La chercheuse a également évoqué son parcours, de l’Ukraine à la Russie, puis à Lausanne, toujours mue par envie d’étudier la physique, un « langage universel ». Elle encourage les jeunes à étudier de qui les intéresse, car il y a toujours quelque chose à expliquer, surtout maintenant que les disciplines sont devenues si larges qu’elles s’imprègnent mutuellement. Il s’agit, à chaque étape, de « penser des possibles ».

Les deux scientifiques ont souligné que les prix sont une reconnaissance offerte à leurs domaines d’études et à toutes les personnes qu’y travaillent dedans.



Clôture des ateliers

A la fin des ateliers, les participant·e·s ont échangé leurs impressions. Les jeunes ont apprécié la clarté des explication des deux scientifiques.

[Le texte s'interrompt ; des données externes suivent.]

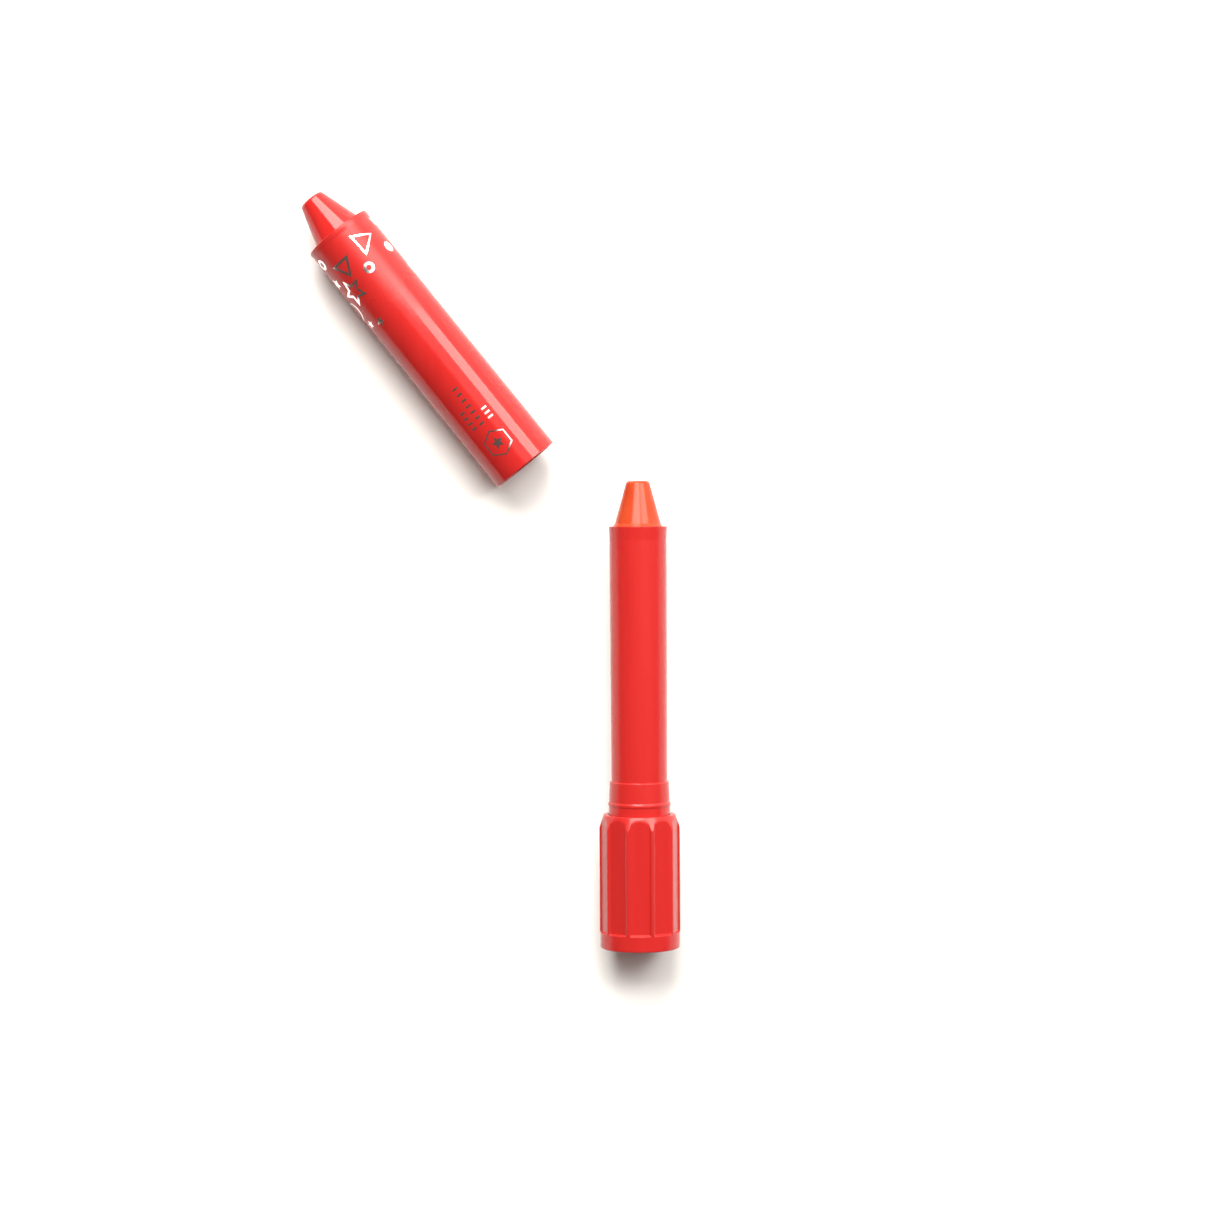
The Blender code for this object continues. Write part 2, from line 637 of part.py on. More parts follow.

Ce qui les a plus marqué est la dimension humaine de la recherche scientifique : l’aspect collaboratif ; entendre comment des idées se forment ; apprendre que l’absence de résultats contribue à la science, par l’élimination d’hypothèses ; écouter que la chance et les émotions jouent un rôle inévitable dans la carrière scientifique ; entendre combien des aspects pratiques influencent le travail de recherche – budget, instruments à disposition, obtention d’autorisations, etc. –  et, surtout, garder en tête que les opportunités, il faut apprendre à les identifier et les saisir.

La journée touchait sa fin lorsque le groupe est parti en direction du Rathaus, pour la cérémonie de remise des prix en présence du Conseiller fédéral, M. Guy Parmelin. La fine pluie a convaincu le groupe de remplacer l’arrêt à l’esplanade de la cathédrale par une balade, à l’abri, sous les arches de la vieille-ville de Berne.